Applaus für Bernd Busemann (CDU): Der langjährige CDU-Parlamentarier und frühere Kultusminister geht in den Ruhestand.
Ihren Vorgänger Busemann würdigte Andretta als einen „Baumeister der Demokratie“, dessen „emsländische Beharrlichkeit“ es ermöglicht habe, den Umbau des Landtags im Zeitplan zu halten. Der 70-Jährige, der sechsmal in Folge sein Mandat direkt gewonnen hat, mahnte seine Kollegen, nicht zu vergessen, wen man hier vertrete: „Jedes Mal, wenn man diesen Plenarsaal betritt, ist das was Besonderes, vom Volk ins Parlament geschickt zu werden.
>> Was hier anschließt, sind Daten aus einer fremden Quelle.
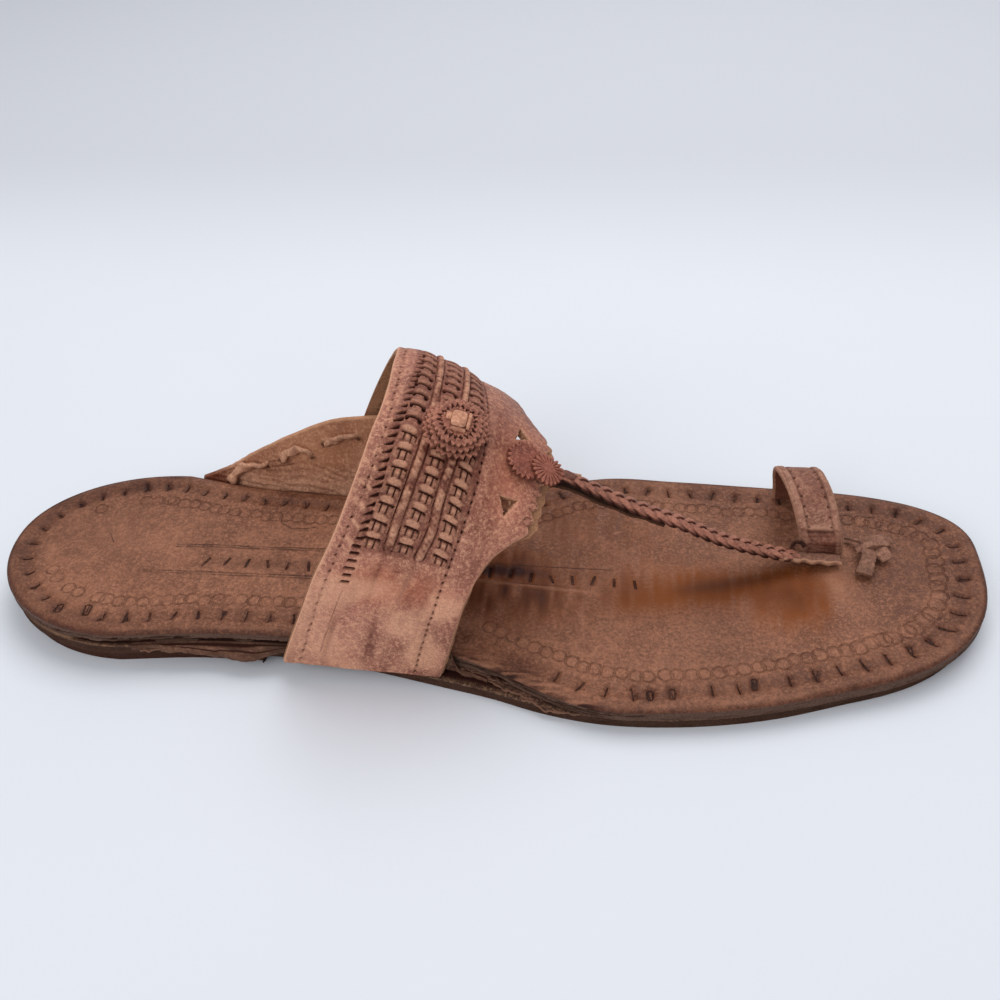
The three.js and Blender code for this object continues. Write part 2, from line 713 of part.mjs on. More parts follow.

Das Gefühl sollte uns alle nicht verlassen.“
Dabei gewährte der frühere Kultusminister auch persönliche Einblicke in sein langes Politikerleben. In seiner Zeit als Ressortchef habe er für ein Rauchverbot in den Schulen gesorgt. „Warst du das?“, mit diesen empörten Worten habe ihn seine Tochter, eine betroffene Berufsschülerin, damals zu Hause empfangen, berichtete Busemann. Die in dieser Anekdote versteckte Botschaft war allen Zuhörern klar: Die Interessen des Landes müssten immer Vorrang vor den persönlichen Befindlichkeiten haben.